Dive Brief:
- The “HSI Pathways to the Professorate” program is aiming to help introduce Hispanic students enrolled in institutions where at least 25% of the undergraduate student population is Hispanic to opportunities and training that can help lead to careers in academia, according to The Chronicle of Higher Education.
- The project was created by the Penn Center for Minority Serving Institutions at the Penn Graduate School of Education, and it serves both male and female students from partner institutions Cal State at Northridge, Florida International University and the University of Texas at El Paso. The project hopes to help close a massive gap in faculty demographics, as only 5% of undergraduate educators are currently Hispanic.
- The creators of the project said they focused on HSIs because they wanted to widen the breadth of where potential professors can emanate, and the project offers participants a summer stipend as well as GRE prep and graduate school application fees, along with available mentors, an online networking “lodge” and weekly seminars held by Hispanic graduate students.
Dive Insight:
Research indicates that students of color enrolled in colleges and universities achieve greater outcomes when they find they are represented in faculty and staff on campus.
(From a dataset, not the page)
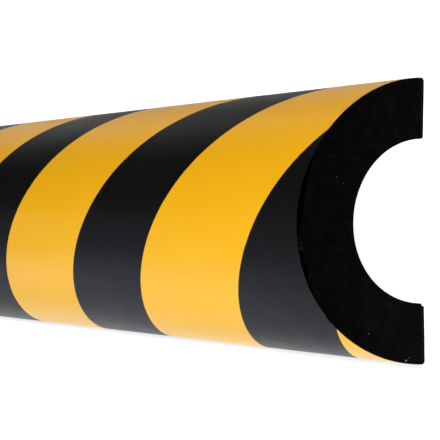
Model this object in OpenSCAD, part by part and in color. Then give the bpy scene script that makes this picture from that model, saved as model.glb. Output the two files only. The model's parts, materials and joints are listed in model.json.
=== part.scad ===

A Brookings University policy brief showed that a teacher of the same race can have a “small but meaningful” effect on test scores, and other research indicated that dropout rates fell significantly for black students who had been taught by at least one black educator. In K-12 education, schools, districts and non-profits that offer alternative certification like Teach for America have realized they are at a detriment without a more sizable percentage of educators of color, as those gaps can be damaging to student outcomes as well as assessments of the institution’s proficiency in student and professional development.
The fact that a diverse educator workforce seems to lead to more positive outcomes should encourage all district and school leaders to perform more substantive outreach to develop more teachers and school leaders of color. The benefits of diversification, and the consequences of a lack of diversity, are increasing for educators and administrators in both K-12 and higher ed. For example, some colleges and universities are taking professors’ advocacy for equity under consideration when determining whether someone should receive tenure, and New York Schools Chancellor Carmen Fariña has initiated an outreach program to interest K-12 students in a career track that will lead to them educating students in the same neighborhoods in which they were schooled.
The passage of the Every Student Succeeds Act will also offer insight into the inequities in spending between schools at the district level, which will likely illustrate that schools serving students from low-income families and students of color are disproportionately low-funded. Diversifying the workforce can help mitigate these inequities, boosting achievement outcomes in the schools and communities most in need.